In Samuel Charter’s take on the history of jazz, he connotes the influence of Italian musicians to the revolution of jazz as a “much wider range of music than simply small instrumental ensembles playing ragtime melodies.” It proves to be true as the comprehensive list of Italian artists entered the spotlight of the jazz industry including Joe Alexander and Angelo Castigliola, Lawrence Veca, Johnny Provenzano, John “Bud” Loyocano, Leonardo “Leon” Roppolo, Vincent Barocco, Pete Pellegrini, Arnold “Deacon” Loyocano, Joe Loyocano, Tony Giardina, Salvatore Castigliola, Anthony Sbarbaro, Joseph “Wingy” Manone, Leon J. Roppolo, Santo Pecoraro, and Nick LaRocca, among the many names.

It’s a tough nut to crack then that jazz, in its gradual flow, appears to leave the limelight as years fly by. The online-music-streaming generation might bury the jazz songs at the bottom of their playlists, but the genre’s sweep in Italy continues to move forward. Propelling from the previous era to the present year, the home to famous culinary dishes still hosts social gatherings and music festivals that celebrate the jazz sounds.

Umbria Jazz Festival jump started in 1973 and is at the vanguard of one of the most renowned jazz music festivals across the globe with past performances from Eric Clapton, Elton John, and Carlos Santana. Festival dell’Arena di Verona sits on the front row as one of the oldest jazz festivals in Italy after the annual event has taken place in Verona since 1913. Italian composer Gian Carlo Menotti spearheaded Festival dei Due Mondi in 1958, holding theaters, opera, jazz, and dance shows of local and international performers in Umbria. The island of Sardinia surges through the jazz music festivities with its Time in Jazz, a week-long event that Paolo Fresu curates in Berchidda. Summer jazz sessions are alive and kicking in the Siena Jazz Festival that lasts for two weeks. The budding Venezia Jazz Festival clouds over the city of Venice, which is sometimes known as La Serenissima or the Most Serene One, to satiate the jazz fix of eager fans and listeners.

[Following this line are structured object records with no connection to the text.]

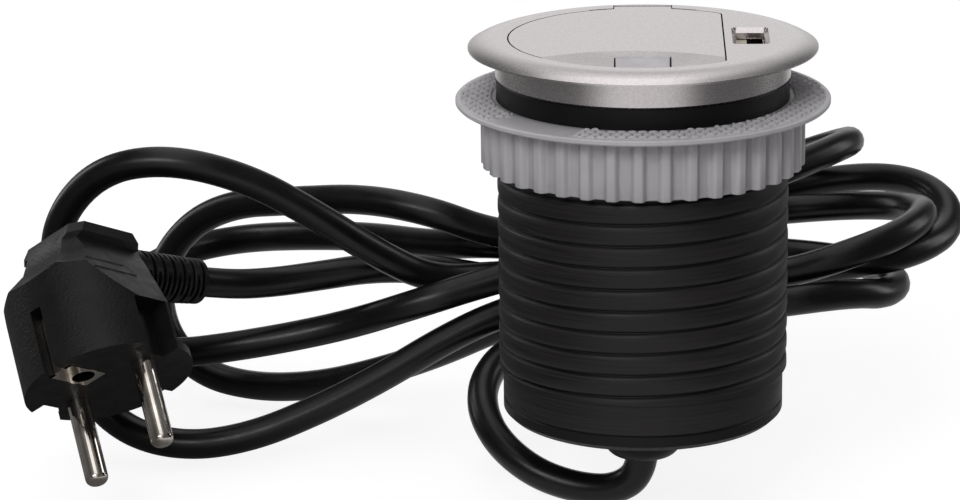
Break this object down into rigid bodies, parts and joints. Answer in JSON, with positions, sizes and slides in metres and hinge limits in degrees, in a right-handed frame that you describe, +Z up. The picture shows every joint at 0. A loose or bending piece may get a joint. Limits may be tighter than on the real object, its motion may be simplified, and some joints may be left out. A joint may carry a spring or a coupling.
{
  "type": "recessed desk socket",
  "caption": "Round recessed desk socket: hinged lid over an earthed outlet, USB mouth beside it, threaded barrel with a clamp nut, and a cord with an angled plug.",
  "frame": {"origin": "centre of the rim's underside, the face that rests on the desk", "axes": "+Z up out of the desk along the barrel's axis, -Y towards the user and the latch button, +X towards the USB mouth"},
  "size_m": [0.2059, 0.156, 0.1003],
  "materials": {
    "satin_metal": "satin",
    "button_plastic": "satin",
    "spring_steel": "bright",
    "black_plastic": "satin",
    "grey_plastic": "matte",
    "pale_plastic": "satin",
    "brass": "bright",
    "nickel": "bright",
    "board": "satin",
    "core": "satin",
    "can": "satin",
    "black_pvc": "gloss"
  },
  "bodies": {
    "housing": {"rim_bezel": "satin_metal", "hinge_pin": "spring_steel", "latch_spring": "spring_steel", "socket_insert": "black_plastic", "earth_bracket": "nickel", "live_contact": "brass", "neutral_contact": "brass", "shutter_spring": "spring_steel", "contact_carrier": "pale_plastic", "terminal_block": "pale_plastic", "terminal_screws": "spring_steel", "usb_shell": "nickel", "usb_tongue": "pale_plastic", "usb_board": "board", "usb_transformer": "core", "usb_capacitors": "can", "threaded_barrel": "black_plastic", "bottom_cap": "black_plastic", "cap_screws": "spring_steel", "cable_gland": "black_plastic", "gland_nut": "black_plastic", "cord_clamp": "pale_plastic", "cord_exit": "black_pvc", "cord_hank": "black_pvc", "cord_lead": "black_pvc", "cord_tie": "black_pvc", "plug_body": "black_pvc", "plug_pins": "nickel", "plug_earth_strips": "nickel", "plug_earth_socket": "nickel", "plug_relief": "black_pvc"},
    "lid": {"lid": "satin_metal"},
    "latch": {"latch_button": "button_plastic"},
    "shutter": {"child_shutter": "pale_plastic"},
    "clamp_washer": {"clamp_washer": "grey_plastic"},
    "clamp_nut": {"clamp_nut": "grey_plastic"}
  },
  "joints": [
    {"name": "lid_hinge", "type": "hinge", "parent": "housing", "child": "lid", "pos_m": [0, 0.0282, 0.0006], "axis": [-1, 0, 0], "range_deg": [0, 95]},
    {"name": "latch_press", "type": "slide", "parent": "lid", "child": "latch", "axis": [0, 0, -1], "range_m": [0, 0.0008], "stiffness_N_per_m": 900, "springref_m": -0.001, "deforming": ["latch_spring"]},
    {"name": "shutter_slide", "type": "slide", "parent": "housing", "child": "shutter", "axis": [0, -1, 0], "range_m": [0, 0.0055], "stiffness_N_per_m": 150, "springref_m": -0.002},
    {"name": "clamp_slide", "type": "slide", "parent": "housing", "child": "clamp_washer", "axis": [0, 0, 1], "range_m": [-0.042, 0.0035]},
    {"name": "nut_spin", "type": "hinge", "parent": "clamp_washer", "child": "clamp_nut", "pos_m": [0, 0, -0.0175], "axis": [0, 0, 1], "range_deg": [-3436, 286]}
  ],
  "couplings": [
    {"joint": "clamp_slide", "follows": "nut_spin", "m_per_rad": 0.00070028}
  ]
}
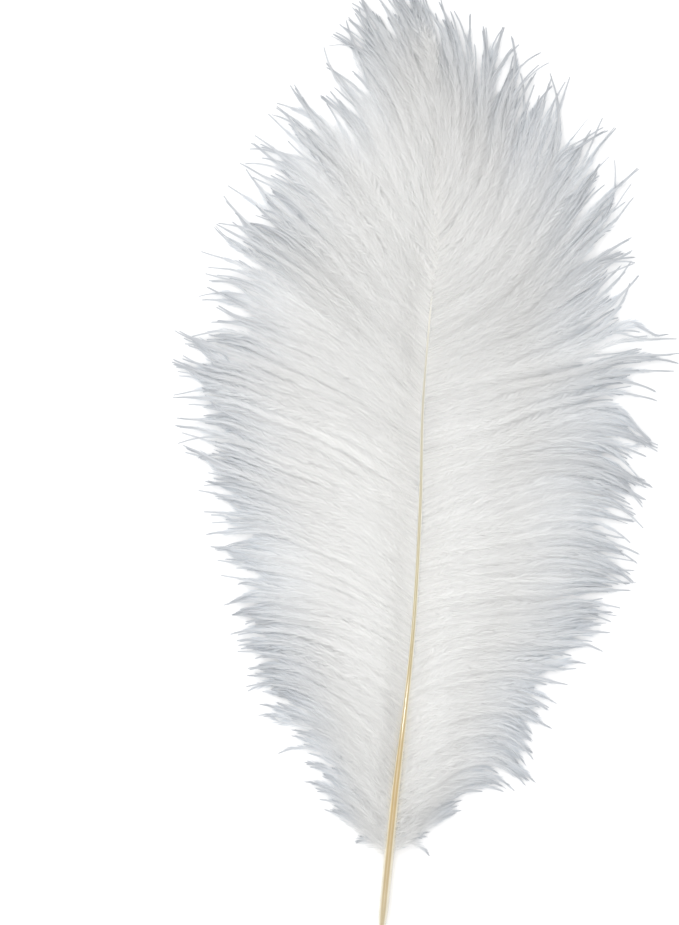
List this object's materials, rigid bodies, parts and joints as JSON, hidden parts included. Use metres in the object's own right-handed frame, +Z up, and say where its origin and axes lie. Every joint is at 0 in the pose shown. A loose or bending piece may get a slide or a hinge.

From LaRocca to the familiar saxophone-induced rhythm today, jazz music wields history that latches on Italian culture. It has battled progression through thick and thin with blows of trumpets and trombone, blares of saxophones and clarinets, smashes of drums, pulses of piano keys, and even plucks of guitar strings. It has produced Italian names that carry the country’s flag. It has diffused a new image of culture far from the stereotypical pizza and pasta.

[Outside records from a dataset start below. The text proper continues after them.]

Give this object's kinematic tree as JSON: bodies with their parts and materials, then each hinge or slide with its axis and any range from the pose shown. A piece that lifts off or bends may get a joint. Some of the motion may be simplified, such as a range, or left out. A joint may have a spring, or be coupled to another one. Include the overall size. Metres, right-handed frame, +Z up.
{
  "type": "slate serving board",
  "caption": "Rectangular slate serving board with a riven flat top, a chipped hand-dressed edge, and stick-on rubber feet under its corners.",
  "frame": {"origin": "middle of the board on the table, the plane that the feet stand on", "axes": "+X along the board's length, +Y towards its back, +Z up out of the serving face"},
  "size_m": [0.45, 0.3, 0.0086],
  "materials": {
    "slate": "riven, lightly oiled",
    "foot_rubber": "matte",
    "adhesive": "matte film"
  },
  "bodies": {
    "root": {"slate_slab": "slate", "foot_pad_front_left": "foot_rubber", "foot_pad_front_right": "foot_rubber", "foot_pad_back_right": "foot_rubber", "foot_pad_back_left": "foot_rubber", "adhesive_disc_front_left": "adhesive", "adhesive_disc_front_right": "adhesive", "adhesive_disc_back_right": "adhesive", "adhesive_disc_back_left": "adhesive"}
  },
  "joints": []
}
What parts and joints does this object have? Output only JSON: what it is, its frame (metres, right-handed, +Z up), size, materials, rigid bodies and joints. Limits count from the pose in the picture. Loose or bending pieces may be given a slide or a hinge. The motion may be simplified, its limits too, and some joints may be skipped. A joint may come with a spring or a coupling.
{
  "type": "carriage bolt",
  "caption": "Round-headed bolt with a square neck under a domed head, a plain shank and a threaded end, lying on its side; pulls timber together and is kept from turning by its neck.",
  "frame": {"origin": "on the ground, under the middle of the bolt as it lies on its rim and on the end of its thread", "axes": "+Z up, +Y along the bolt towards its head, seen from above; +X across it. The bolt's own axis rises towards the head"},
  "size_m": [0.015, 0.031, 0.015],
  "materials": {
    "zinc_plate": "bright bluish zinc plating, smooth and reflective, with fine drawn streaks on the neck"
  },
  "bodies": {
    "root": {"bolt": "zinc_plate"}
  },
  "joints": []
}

In Italy, the bars are semi-packed with the early-night crowd as the dusk breaks. An array of plastic plates lines up on the table beside the bulk of tissue and plastic forks. Behind them, towering trays cluster to serve sweet and savory dishes for the aperitivo. But it’s not the Aperol Spritz or muffled conversations that sets the mood. It’s the music. Maybe they’re playing the classic improvised melodies filled with bustling instruments. Maybe they’re listening to the revamped jazz songs soaked in electro-pop, jive-inducing synths and clothed in folk-ish production. Whatever that track may be, the soul of jazz music penetrates our culture and it’s timelessness is bound to stay.